The Global Strategy – and future opportunities
As already mentioned, Starco’s current development is being directed by a five-year Global Strategy that began in 2010. Peer Ejlersgaard explains that this strategy includes a plan for what Starco intends to achieve and a specific order this should occur: “For 2011, for example, we had 27 projects outlined, about three for each management team member. We have mainly achieved these, and next year we will have another set of goals to achieve.” Yet Ejlersgaard points out that Starco is not locked into a rigid programme. “If an unplanned opportunity suddenly presents itself, we will take it. You can plan a lot of things, but don’t forget that planning something and setting it up takes a long time. We are very, very opportunistic, as long as it is within our strategy.”
Future steps for Starco are likely to see further expansion in China (the company is currently undertaking a market survey there to determine its strategy for China) and a division of Starco’s ‘Rest of the World’ arm into separate regional operations. The setting up of a production facility in Russia is also a possibility. Yet whatever the future holds, for Peer Ejlersgaard, one thing is certain – while the first 25 years of Starco’s half century were overseen by his father Poul, and he personally was the propelling force in the second 25 years, the next fifty years will be different. “The first 50 years have depended upon an individual person, be it my father or myself. The next 25 or 50 years will depend more upon the strong management team we have built up.”

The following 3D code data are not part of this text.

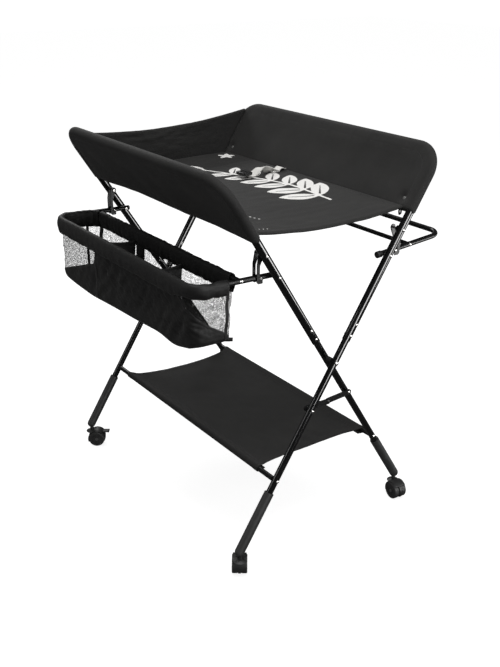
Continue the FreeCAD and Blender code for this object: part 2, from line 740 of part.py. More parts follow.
def hook_outline(frame):
    """The corners of a hook plate, from its eye: out from the leg, then down."""
    stud = on_arm(frame, NEAR, STUD_REACH)
    eye = on_leg(frame, NEAR, HOOK_BOLT_HEIGHT)
    stud_out = abs(stud.y) - abs(eye.y)
    stud_down = eye.z - stud.z
    shank = stud_out + STUD / 2 + HOOK_THROAT
    floor = stud_down + STUD / 2 + HOOK_THROAT
    wide, shoulder = HOOK_SHOULDER
    flank = HOOK_EYE * 0.4
    return [
        (-flank, flank),
        (flank, -flank),
        (shank + wide, shoulder),
        (shank + wide, floor + HOOK_BELLY / 2),
        (shank + wide / 2, floor + HOOK_BELLY),
        (stud_out - HOOK_LIP, floor + HOOK_BELLY),
        (stud_out - HOOK_LIP, floor),
        (shank, floor),
        (shank, shoulder + HOOK_LIP),
    ]


def make_hook(frame, side, name):
    """Two flat plates on one bolt, one each side of the arm, that hold its stud."""
    eye = on_leg(frame, side, HOOK_BOLT_HEIGHT)
    plates = []
    for way in (1, -1):
        face = arm_x(frame) + way * (ARM_TUBE / 2 + HOOK_PLATE_GAP)
        eye.x = side * face
        thick = Vector(side * way * HOOK_PLATE, 0, 0)
        corners = [
            eye + Vector(0, frame * out, -down) for out, down in hook_outline(frame)
        ]
        plate = prism(corners, thick).fuse(rod(eye, eye + thick, HOOK_EYE)).removeSplitter()
        plates.append(drilled(plate, [eye], RIVET_SHANK + 2 * HOLE_CLEARANCE))
    save(name, *plates)


def make_end_caps():
    """Push-on plastic ends of the rack's arms, past the legs."""
    caps = []
    for side in (NEAR, FAR):
        tip = on_arm(OUTER, side, -RACK_ARM_TAIL)
        way = arm_way(OUTER)
        outer = tip - way * END_CAP_FLOOR
        cap = rod(outer, outer + way * END_CAP_LENGTH, END_CAP)
        rims = [edge for edge in cap.Edges if edge.Closed]
        cap = cap.makeFillet(END_CAP_ROUND, rims)
        bore = ARM_TUBE + 2 * HOLE_CLEARANCE
        caps.append(cap.cut(rod(tip, tip + way * END_CAP_LENGTH, bore)))
    save("rack_end_caps", *caps)


def basket_place(shape):
    """Tips a basket drawn level, with the arms' pivot at the origin."""
    tip = Rotation(ALONG_X, -BASKET_RISE_DEG)
    root = on_arm(INNER, NEAR, 0)
    root.x = 0
    return shape.transformed(Placement(root, tip).toMatrix(), True)


def make_basket_bag():
    """An open cloth bag that hangs from the U and the cross bar."""
    bore = ARM_TUBE + 2 * CLOTH_GAP
    around = bore + 2 * BASKET_SLEEVE
    x = arm_x(INNER)
    start = BAR_REACH + bore / 2
    corners = [
        Vector(-x, -start, 0),
        Vector(-x, -BASKET_REACH, 0),
        Vector(x, -BASKET_REACH, 0),
        Vector(x, -start, 0),
    ]
    rim = bent_rod(corners, ARM_BEND_RADIUS, around)
    bar = Vector(x - ARM_TUBE / 2 - RIVET_HEAD_HEIGHT, 0, 0)
    back = Vector(0, -BAR_REACH, 0)
    back_rim = rod(back - bar, back + bar, around)
    half = BASKET_CLOTH / 2
    cut = half + ARM_TUBE / 2
    outline = [
        Vector(-x - half, -BAR_REACH + half, -BASKET_DEPTH),
        Vector(x + half, -BAR_REACH + half, -BASKET_DEPTH),
        Vector(x + half, -BASKET_REACH - half, -BASKET_DEPTH),
        Vector(-x - half, -BASKET_REACH - half, -BASKET_DEPTH),
    ]
    block = prism(outline, Vector(0, 0, BASKET_DEPTH))
    upright = [
        edge
        for edge in block.Edges
        if abs(edge.tangentAt(edge.FirstParameter).z) > 0.9
        and edge.CenterOfMass.y < -BASKET_REACH
    ]
    block = block.makeFillet(ARM_BEND_RADIUS, upright)
    dividers = (-DIVIDER_X, DIVIDER_X)
    ends = [-x + half, *dividers, x - half]
    hollows = []
    for left, right in zip(ends, ends[1:]):
        low = Vector(left + (left in dividers) * half, 0, -BASKET_DEPTH)
        low = low + Vector(0, -BASKET_REACH + half, BASKET_CLOTH)
        high = Vector(right - (right in dividers) * half, -BAR_REACH - half, 1)
        hollow = box(low, high)
        corner = [
            edge
            for edge in hollow.Edges
            if abs(edge.tangentAt(edge.FirstParameter).z) > 0.9
            and edge.CenterOfMass.y < -BASKET_REACH + cut
            and abs(edge.CenterOfMass.x) > x - cut
        ]
        if corner:
            hollow = hollow.makeFillet(ARM_BEND_RADIUS - BASKET_CLOTH, corner)
        hollows.append(hollow)
    above = box(
        Vector(ends[0], -BASKET_REACH + cut, -DIVIDER_DROP),
        Vector(ends[-1], -BAR_REACH - cut, 1),
    )
    bag = block.cut(hollows).cut(above).fuse([rim, back_rim]).removeSplitter()
    tube = bent_rod(
        [corners[0] + ALONG_Y * around, *corners[1:3], corners[3] + ALONG_Y * around],
        ARM_BEND_RADIUS,
        bore,
    )
    past = Vector(x + BASKET_CLOTH, 0, 0)
    bar_room = rod(back - past, back + past, CROSS_BAR + 2 * CLOTH_GAP)
    save("basket_bag", basket_place(bag.cut(tube).cut(bar_room)))


# --- build every piece ---------------------------------------------------
def main():
    os.makedirs("parts", exist_ok=True)
    for frame in (OUTER, INNER):
        make_top_frame(frame)
        make_shelf_bar(frame)
        make_side_wall(frame)
        rivets = []
        for side in (NEAR, FAR):
            make_leg(frame, side)
            make_stay(frame, side)
            make_sleeve(frame, side)
            make_caster(frame, side)
            rivets += [*frame_rivets(frame, side), stay_rivet(frame, side)]
        save(f"{FRAME_NAME[frame]}_frame_rivets", *rivets)
    make_pivots()
    make_bed()
    make_head_wall()
    make_belt()
    make_snaps()
    make_shelf()
    make_arm_frame(INNER, "basket_frame", BASKET_ARM_TAIL, BASKET_REACH)
    make_cross_bar(INNER, "basket_cross_bar")
    make_arm_rivets(INNER, "basket_rivets")
    make_basket_bag()
    make_arm_frame(OUTER, "rack_frame", RACK_ARM_TAIL, RACK_REACH)
    make_cross_bar(OUTER, "rack_cross_bar")
    make_arm_rivets(OUTER, "rack_rivets")
    make_end_caps()
    for side in (NEAR, FAR):
        make_hook(INNER, side, f"basket_hook_{SIDE_NAME[side]}")
        make_hook(OUTER, side, f"rack_hook_{SIDE_NAME[side]}")


main()
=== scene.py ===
import json
import math

import bmesh
import bpy
import numpy as np
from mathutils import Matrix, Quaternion, Vector, noise


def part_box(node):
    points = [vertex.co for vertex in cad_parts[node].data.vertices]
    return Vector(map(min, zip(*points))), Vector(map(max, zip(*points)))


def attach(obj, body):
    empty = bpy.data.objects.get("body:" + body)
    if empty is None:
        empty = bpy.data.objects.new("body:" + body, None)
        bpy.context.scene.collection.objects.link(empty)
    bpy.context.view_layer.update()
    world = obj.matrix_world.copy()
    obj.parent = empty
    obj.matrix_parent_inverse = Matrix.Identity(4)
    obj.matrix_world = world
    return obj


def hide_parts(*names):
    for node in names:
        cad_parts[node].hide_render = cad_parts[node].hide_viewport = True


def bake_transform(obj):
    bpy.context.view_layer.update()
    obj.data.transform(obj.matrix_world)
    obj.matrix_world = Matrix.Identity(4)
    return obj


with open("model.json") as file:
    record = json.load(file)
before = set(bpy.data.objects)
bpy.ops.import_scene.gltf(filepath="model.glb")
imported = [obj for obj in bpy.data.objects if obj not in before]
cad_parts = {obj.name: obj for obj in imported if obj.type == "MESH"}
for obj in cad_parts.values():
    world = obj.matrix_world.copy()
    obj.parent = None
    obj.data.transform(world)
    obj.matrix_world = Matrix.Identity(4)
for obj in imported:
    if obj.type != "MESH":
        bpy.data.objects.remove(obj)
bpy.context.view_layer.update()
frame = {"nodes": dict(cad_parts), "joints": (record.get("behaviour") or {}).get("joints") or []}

nodes = frame["nodes"]
scene = bpy.context.scene

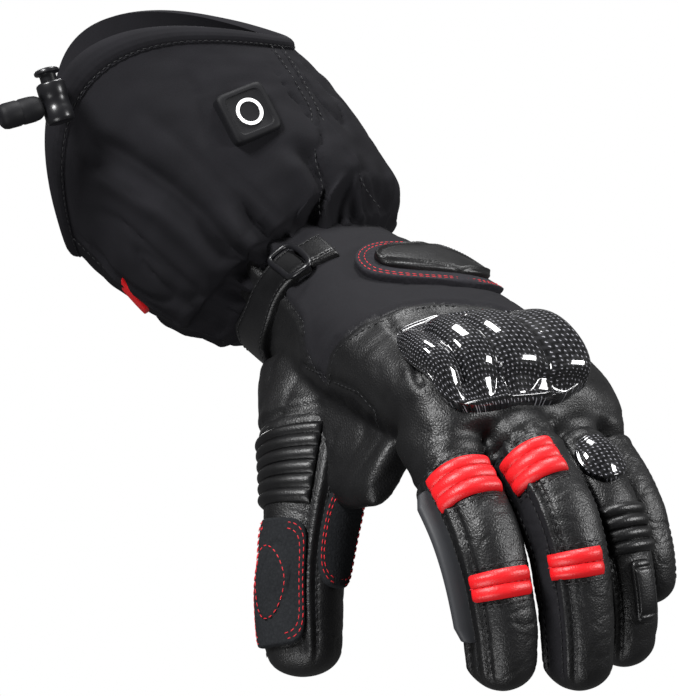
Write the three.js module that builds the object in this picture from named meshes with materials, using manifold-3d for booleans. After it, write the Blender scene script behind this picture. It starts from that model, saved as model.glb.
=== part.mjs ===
// Heated winter riding glove for the left hand, in the shape that it has on a hand with relaxed fingers.
// Millimetres. The origin is the middle of the wrist under the strap, +Z runs up the forearm and out of the cuff,
// -Y is the back of the hand and -X is the thumb's side, so the fingers hang towards -Z.
import * as THREE from "three";
import { mergeVertices } from "three/addons/utils/BufferGeometryUtils.js";
import Module from "manifold-3d";

const wasm = await Module();
wasm.setup();

// Driving dimensions
const GAP = 0.35; // clearance between pieces that touch
const HAND_WALL = 3; // insulated leather of the palm and back
const FINGER_WALL = 2.6;
const CUFF_WALL = 2.4;
const CUFF_START = 12; // height of the cuff's sewn end
const CUFF_RISE = 119; // from there to the middle of the mouth
const CUFF_LEAN_BACK = 55; // how far the mouth leans to the back of the hand
const CUFF_LEAN_SIDE = 66; // and to the thumb's side
const MOUTH_HALF_WIDTH = 63;
const MOUTH_HALF_DEPTH = 44;
const SEAM_CUT = 56; // how far the mouth is cut back at its two side seams
const BACK_CUT = 18; // and how much further back it is on the back of the hand than on the palm side
const WRIST_HALF_WIDTH = 47;
const WRIST_HALF_DEPTH = 37;
const HEM_WIDTH = 13;
const HEM_SWELL = 2.2; // how far the hem's drawcord tunnel stands out
const FINGER_HALF_WIDTH = 12.3;
const FINGER_HALF_DEPTH = 12.9;
const THUMB_HALF_WIDTH = 14.5;
const THUMB_HALF_DEPTH = 15.5;
const PALM_HALF_WIDTH = 50;
const PALM_HALF_DEPTH = 21;
const FINGER_CUT = 22; // from a knuckle's middle to the seam where its finger starts
const THUMB_CUT = 30;
const STRAP_WIDTH = 24;
const STRAP_THICKNESS = 2.6;
const BUTTON_SIDE = 21.5;
const BUTTON_HEIGHT = 4.6;
const BUTTON_BEVEL = 0.8;
const GUARD_THICKNESS = 3.6;
const GUARD_DOME = 7.5; // height of the knuckle guard's four domes
const PANEL_THICKNESS = 2.2;
const PADDING = 3; // height of the sewn pads and ribs
const WIPER_LENGTH = 54;
const WIPER_HEIGHT = 9;
const WIPER_THICKNESS = 3.2;
const CORD_DIAMETER = 3;
const CORD_SHOWN = 10; // at most, from the lock to the hem
const LOCK_RADIUS = 5.6;
const LOCK_LENGTH = 16;
const PLUNGER_TRAVEL = 3;
const PULL_RADIUS = 5;
const PULL_LENGTH = 17;

// Joints of the hand, from the knuckle or the thumb's root out to the tip. x, y and z are in millimetres.
const FINGERS = {
  index: { width: 1, joints: [[-46.5, -40.5, -114], [-54.5, -33.8, -158.3], [-58.4, -19.2, -181.1], [-61, 0.3, -197.5]] },
  middle: { width: 1.02, joints: [[-21.5, -46, -119.8], [-29.2, -41, -168.1], [-33.2, -21.8, -192.2], [-36.2, -0.5, -208]] },
  ring: { width: 0.96, joints: [[3.5, -41.5, -119.2], [-3.5, -35, -164.8], [-7.3, -18.5, -189.7], [-10, 3, -204]] },
  little: { width: 0.86, joints: [[22, -31, -116], [21.5, -27.5, -152.5], [19.5, -17, -173], [17, -2, -188.5]] },
};
const THUMB_JOINTS = [[-26, -2, -40], [-55, 17, -80], [-71, 38, -106], [-82, 56, -132]];
const PALM_ACROSS = [0.988, 0.153, 0];
const THUMB_ACROSS = [0.55, 0.62, -0.1];

// Palm sections. along is the share of the way from the wrist to the crotches, x and y place the middle, width and
// depth are shares of PALM_HALF_WIDTH and PALM_HALF_DEPTH.
const PALM_DROP = 134;
const PALM_SECTIONS = [
  { along: -0.1, x: 1, y: -1, width: 0.79, depth: 1.5 },
  { along: 0.0, x: 2, y: -2.5, width: 0.8, depth: 1.5 },
  { along: 0.14, x: 2, y: -7.5, width: 0.84, depth: 1.55 },
  { along: 0.36, x: -1, y: -17.5, width: 0.93, depth: 1.42 },
  { along: 0.6, x: -6, y: -31, width: 0.98, depth: 1.2 },
  { along: 0.84, x: -9, y: -40.5, width: 0.98, depth: 1.02 },
  { along: 0.94, x: -12, y: -41, width: 0.93, depth: 0.84 },
  { along: 1.0, x: -13, y: -41.5, width: 0.88, depth: 0.62 },
];
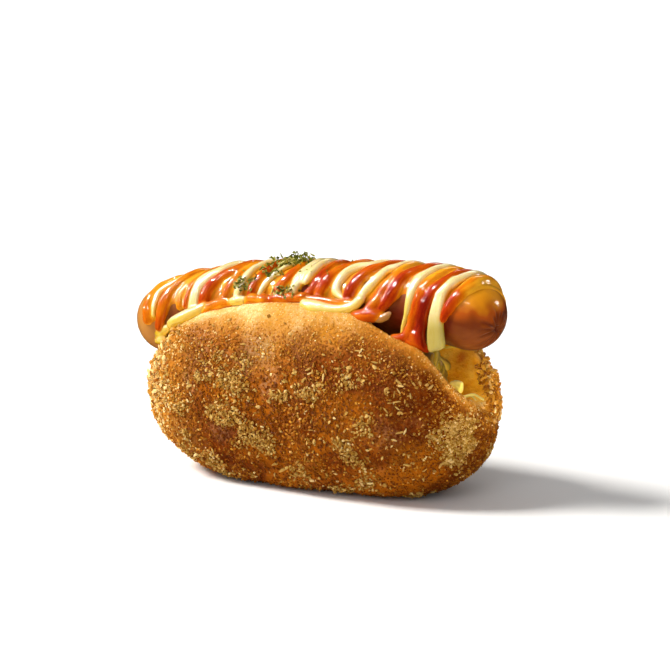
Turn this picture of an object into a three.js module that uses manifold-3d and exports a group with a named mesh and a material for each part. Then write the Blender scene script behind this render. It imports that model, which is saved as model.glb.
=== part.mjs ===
// Sausage salad bun: a crumbed, fried long roll, slit lengthways, filled with
// shredded cabbage salad and carrying a whole frankfurter that is striped
// with mayonnaise and ketchup.  Millimetres, +Z up, X along the roll.
// The origin is on the table, under the middle of the overall box.
import * as THREE from 'three';
import * as BufferGeometryUtils from 'three/addons/utils/BufferGeometryUtils.js';
import Module from 'manifold-3d';

const wasm = await Module();
wasm.setup();

// ---------------------------------------------------------------- sizes ---
const SHIFT_X = -2.55;        // design frame -> middle of the overall box
const SHIFT_Y = 0.0;

// roll
const BUN_X = 2.6;            // middle of the roll
const BUN_HALF_L = 72.8;      // half length
const BUN_HALF_W = 34.0;      // half width
const BUN_MID_Z = 33.0;       // height of its widest line
const BUN_UP = 45.2;          // crown above the widest line
const BUN_DOWN = 37.5;        // belly below it, before the flat foot is cut
const BUN_TILT = 0.10;        // the right end stands a little taller
const BUN_SKEW = 0.10;        // its ends are cut slightly askew
const BUN_SECTION = 2.25;     // squareness of the cross-section
const PLAN = [3.6, 2.1], CROWN = [2.3, 2.0], BELLY = [3.5, 2.2];
const BUN_RINGS = 30, BUN_SIDES = 36;
const LUMP = 0.42;            // low swells of the crust

// slit for the filling: a rounded U that runs through both ends
const SLIT_FLOOR = 37.5;
const SLIT_HALF = 20.0;       // half width that the mouth tends to
const SLIT_OPEN = 11.0;       // how fast it opens with height

// frankfurter
const SAUSAGE_R = 13.4;
const SAUSAGE_X0 = -64.5, SAUSAGE_X1 = 69.5;   // centres of its round ends
const BOW_SPAN = 67.0;
const BOW_Z = [70.9, 5.62, -3.27, 5.17, -2.71, -2.59];  // bow of the axis
const BOW_Y = [0.3, 3.5];
const SAUSAGE_SIDES = 24, SAUSAGE_STEPS = 19, CAP_RINGS = 4;

// salad
const SALAD_X = -1.0, SALAD_HALF_L = 61.0, SALAD_UP = 33.5, SALAD_SECTION = 3.2;
const SALAD_TOE = 0.5;        // its foot runs a little further out than its top
const SALAD_UNEVEN = 1.3;

const GAP = 0.3;              // clearance between neighbouring pieces
const SAUCE_GAP = 0.45;       // sauce above the skin, counted at the facets

// sauce lines: foot = X at 75 deg down the front, top = X at 20 deg,
// w = half width, h = thickness; front/back = where each line ends (deg)
const MAYO = [
  { foot: -64.4, top: -56.5, w: 1.7, h: 2.6 },
  { foot: -47.0, top: -38.8, w: 2.8, h: 3.3 },
  { foot: -26.8, top: -22.8, w: 2.3, h: 3.0 },
  { foot: -2.0, top: 2.0, w: 2.6, h: 3.1 },
  { foot: 18.6, top: 22.4, w: 2.1, h: 3.0 },
  { foot: 30.6, top: 37.2, w: 1.9, h: 2.9 },
  { foot: 49.6, top: 52.6, w: 2.0, h: 3.0 },
];
const MAYO_END = { foot: 64.2, top: 66.6, w: 2.5, h: 3.2, front: 124, back: -70 };
const KETCHUP = [
  { foot: -60.2, top: -51.4, w: 2.5, h: 2.9, front: 84, back: -66 },
  { foot: -40.6, top: -30.4, w: 2.9, h: 3.1, front: 92, back: -72 },
  { foot: -21.0, top: -17.2, w: 2.5, h: 2.9, front: 80, back: -66 },
  { foot: 8.6, top: 13.2, w: 2.8, h: 3.0, front: 88, back: -70 },
  { foot: 23.6, top: 28.8, w: 2.5, h: 2.8, front: 80, back: -64 },
  { foot: 40.0, top: 46.6, w: 3.0, h: 3.1, front: 104, back: -72 },
  { foot: 57.6, top: 60.6, w: 2.6, h: 3.0, front: 118, back: -66 },
];
const NEAR_TURN = 92, FAR_TURN = -84;   // where the mayonnaise turns back
const SAUCE_STEP = 3.9;                 // spacing of the sauce sections

// --------------------------------------------------------------- helpers --
const rad = THREE.MathUtils.degToRad;
const V = (x, y, z) => new THREE.Vector3(x, y, z);
const spow = (v, p) => Math.sign(v) * Math.pow(Math.abs(v), p);
const taper = (u, [p, q]) =>
  Math.pow(Math.max(0, 1 - Math.pow(Math.abs(u), p)), 1 / q);

// closed surface through equal rings, ending in a point or a flat fan
function loft(rings, first, last) {
  const n = rings[0].length, pos = [], idx = [];
  for (const ring of rings) for (const p of ring) pos.push(p.x, p.y, p.z);
  for (let i = 0; i + 1 < rings.length; i++)
    for (let j = 0; j < n; j++) {
      const a = i * n + j, b = i * n + (j + 1) % n, c = a + n, d = b + n;
      idx.push(a, b, d, a, d, c);
    }
  const mid = (ring) =>
    ring.reduce((s, p) => s.add(p), V(0, 0, 0)).multiplyScalar(1 / n);
  for (const [ring, at, end] of [[0, first, 0], [rings.length - 1, last, 1]]) {
    const p = at || mid(rings[ring].map((q) => q.clone()));
    const k = pos.length / 3;
    pos.push(p.x, p.y, p.z);
    for (let j = 0; j < n; j++) {
      const a = ring * n + j, b = ring * n + (j + 1) % n;
      if (end) idx.push(a, b, k); else idx.push(b, a, k);
    }
  }
  return toManifold(pos, idx);
}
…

Most importantly, the Starco CEO concludes, over the next 50 years Starco will continue doing what it does best – creating extra value for customers. “For us, new products are about creating value, making something that is better than what people currently have. For us it is a driving force. The idea behind everything we do has always been not just to go out and sell what everyone else has – people are much happier when someone improves a product.”